[Job] Say how many lines include the word "model", using only a number.

========================================

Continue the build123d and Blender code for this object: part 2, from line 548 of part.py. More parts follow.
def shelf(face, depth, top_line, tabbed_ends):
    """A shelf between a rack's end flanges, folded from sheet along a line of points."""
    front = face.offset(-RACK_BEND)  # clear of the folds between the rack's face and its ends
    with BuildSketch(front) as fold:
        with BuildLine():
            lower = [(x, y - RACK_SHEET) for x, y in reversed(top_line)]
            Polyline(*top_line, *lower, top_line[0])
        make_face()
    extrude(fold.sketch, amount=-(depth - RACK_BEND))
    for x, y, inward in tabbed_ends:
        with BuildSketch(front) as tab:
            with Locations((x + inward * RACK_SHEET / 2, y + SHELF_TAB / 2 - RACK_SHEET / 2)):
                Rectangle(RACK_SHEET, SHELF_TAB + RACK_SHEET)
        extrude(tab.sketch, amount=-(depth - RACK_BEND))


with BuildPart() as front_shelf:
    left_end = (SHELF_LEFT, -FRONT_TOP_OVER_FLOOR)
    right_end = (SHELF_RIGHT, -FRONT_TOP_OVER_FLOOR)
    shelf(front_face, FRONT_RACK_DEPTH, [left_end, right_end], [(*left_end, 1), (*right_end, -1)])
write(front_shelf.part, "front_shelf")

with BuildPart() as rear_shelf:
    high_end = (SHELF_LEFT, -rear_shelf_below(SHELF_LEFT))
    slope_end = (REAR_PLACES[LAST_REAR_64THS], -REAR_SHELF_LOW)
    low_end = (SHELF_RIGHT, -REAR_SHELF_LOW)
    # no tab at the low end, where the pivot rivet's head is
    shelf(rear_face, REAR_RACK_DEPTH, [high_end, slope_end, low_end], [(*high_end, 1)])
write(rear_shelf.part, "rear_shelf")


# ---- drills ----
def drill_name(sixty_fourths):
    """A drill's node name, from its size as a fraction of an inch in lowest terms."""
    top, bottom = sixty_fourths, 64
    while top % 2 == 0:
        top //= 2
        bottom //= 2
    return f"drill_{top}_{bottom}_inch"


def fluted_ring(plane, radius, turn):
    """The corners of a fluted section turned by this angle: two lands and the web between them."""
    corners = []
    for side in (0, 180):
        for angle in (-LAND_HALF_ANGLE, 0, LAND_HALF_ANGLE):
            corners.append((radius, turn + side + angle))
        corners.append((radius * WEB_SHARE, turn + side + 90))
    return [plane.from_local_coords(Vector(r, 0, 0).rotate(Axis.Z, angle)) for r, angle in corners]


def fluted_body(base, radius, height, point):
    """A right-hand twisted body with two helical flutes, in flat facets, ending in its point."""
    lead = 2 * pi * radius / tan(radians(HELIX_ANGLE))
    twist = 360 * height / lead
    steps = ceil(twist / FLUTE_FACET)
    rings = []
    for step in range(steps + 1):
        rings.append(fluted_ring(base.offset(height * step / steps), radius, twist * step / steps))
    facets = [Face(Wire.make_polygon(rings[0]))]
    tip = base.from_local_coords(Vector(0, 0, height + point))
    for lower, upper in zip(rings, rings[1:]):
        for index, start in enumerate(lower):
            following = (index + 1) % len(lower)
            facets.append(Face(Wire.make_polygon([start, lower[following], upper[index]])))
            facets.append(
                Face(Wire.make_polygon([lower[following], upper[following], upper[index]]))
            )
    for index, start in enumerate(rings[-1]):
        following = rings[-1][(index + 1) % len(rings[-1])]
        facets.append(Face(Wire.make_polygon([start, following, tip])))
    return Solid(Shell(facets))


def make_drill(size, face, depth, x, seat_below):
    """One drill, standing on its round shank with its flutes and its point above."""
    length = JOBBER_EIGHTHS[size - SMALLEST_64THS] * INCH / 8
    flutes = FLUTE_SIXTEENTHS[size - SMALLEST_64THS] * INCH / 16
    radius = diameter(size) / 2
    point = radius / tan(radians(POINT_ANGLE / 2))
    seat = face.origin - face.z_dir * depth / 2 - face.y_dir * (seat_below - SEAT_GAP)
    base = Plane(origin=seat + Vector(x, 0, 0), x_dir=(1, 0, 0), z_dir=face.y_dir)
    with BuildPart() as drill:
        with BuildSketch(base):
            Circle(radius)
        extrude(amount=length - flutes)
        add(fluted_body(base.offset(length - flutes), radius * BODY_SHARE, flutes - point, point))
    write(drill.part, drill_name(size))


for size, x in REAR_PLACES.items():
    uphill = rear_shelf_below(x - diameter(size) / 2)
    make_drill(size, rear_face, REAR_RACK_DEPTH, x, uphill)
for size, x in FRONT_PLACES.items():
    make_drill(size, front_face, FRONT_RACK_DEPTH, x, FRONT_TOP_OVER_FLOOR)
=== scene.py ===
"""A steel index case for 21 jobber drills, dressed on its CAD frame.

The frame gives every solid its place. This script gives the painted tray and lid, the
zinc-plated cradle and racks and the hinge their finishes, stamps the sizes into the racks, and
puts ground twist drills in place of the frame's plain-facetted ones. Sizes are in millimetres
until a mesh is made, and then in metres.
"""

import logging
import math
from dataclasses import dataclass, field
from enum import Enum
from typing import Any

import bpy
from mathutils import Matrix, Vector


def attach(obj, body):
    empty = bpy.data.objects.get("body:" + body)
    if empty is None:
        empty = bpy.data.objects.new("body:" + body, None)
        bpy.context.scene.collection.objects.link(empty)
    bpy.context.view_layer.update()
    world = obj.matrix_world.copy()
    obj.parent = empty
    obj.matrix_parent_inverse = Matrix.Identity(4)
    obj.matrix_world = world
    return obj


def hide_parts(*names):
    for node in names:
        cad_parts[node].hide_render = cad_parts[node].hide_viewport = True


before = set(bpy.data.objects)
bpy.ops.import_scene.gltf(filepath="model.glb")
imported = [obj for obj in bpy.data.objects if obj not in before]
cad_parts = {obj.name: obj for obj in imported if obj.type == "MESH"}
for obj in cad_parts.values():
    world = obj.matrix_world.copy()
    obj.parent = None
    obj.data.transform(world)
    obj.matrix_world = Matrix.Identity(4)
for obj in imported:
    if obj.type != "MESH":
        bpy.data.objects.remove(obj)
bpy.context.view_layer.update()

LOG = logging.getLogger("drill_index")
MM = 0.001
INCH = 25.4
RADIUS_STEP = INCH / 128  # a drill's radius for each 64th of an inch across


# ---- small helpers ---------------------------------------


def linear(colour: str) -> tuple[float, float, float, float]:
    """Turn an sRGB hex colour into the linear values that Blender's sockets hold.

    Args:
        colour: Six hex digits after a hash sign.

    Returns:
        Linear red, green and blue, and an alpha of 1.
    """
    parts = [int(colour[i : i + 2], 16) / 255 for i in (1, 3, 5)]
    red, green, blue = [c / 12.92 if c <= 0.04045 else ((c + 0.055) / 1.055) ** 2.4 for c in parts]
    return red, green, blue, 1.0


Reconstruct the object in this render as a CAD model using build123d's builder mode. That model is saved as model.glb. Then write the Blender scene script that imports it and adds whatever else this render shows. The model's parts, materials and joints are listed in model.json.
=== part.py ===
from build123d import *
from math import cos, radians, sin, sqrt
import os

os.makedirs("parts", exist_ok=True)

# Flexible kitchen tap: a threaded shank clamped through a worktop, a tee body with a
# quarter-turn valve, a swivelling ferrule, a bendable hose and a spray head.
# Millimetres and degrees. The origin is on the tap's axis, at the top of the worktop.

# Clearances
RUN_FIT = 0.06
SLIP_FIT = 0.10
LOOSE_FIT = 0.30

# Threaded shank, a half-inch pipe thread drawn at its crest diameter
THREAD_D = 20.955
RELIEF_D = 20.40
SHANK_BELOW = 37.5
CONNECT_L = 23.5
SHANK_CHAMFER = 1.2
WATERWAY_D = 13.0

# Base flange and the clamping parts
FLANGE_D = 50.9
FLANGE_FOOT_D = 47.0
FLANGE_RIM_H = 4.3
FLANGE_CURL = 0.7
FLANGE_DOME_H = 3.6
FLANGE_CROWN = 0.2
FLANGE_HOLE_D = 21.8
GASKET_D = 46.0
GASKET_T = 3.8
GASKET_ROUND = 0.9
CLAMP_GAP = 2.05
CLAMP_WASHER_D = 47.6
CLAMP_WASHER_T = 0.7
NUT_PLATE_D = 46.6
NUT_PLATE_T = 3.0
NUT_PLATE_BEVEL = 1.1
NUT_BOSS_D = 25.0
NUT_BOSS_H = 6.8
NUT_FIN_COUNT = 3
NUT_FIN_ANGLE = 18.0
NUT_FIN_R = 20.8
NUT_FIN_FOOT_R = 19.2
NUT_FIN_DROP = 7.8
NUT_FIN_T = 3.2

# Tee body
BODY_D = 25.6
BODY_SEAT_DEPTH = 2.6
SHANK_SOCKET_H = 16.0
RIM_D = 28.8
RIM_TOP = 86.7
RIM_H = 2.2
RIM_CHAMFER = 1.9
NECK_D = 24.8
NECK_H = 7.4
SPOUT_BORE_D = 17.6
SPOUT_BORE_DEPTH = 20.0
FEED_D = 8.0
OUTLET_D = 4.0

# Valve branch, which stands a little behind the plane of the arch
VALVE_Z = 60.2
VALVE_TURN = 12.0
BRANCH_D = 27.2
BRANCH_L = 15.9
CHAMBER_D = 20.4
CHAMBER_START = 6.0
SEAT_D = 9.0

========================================

[Finished answer] 2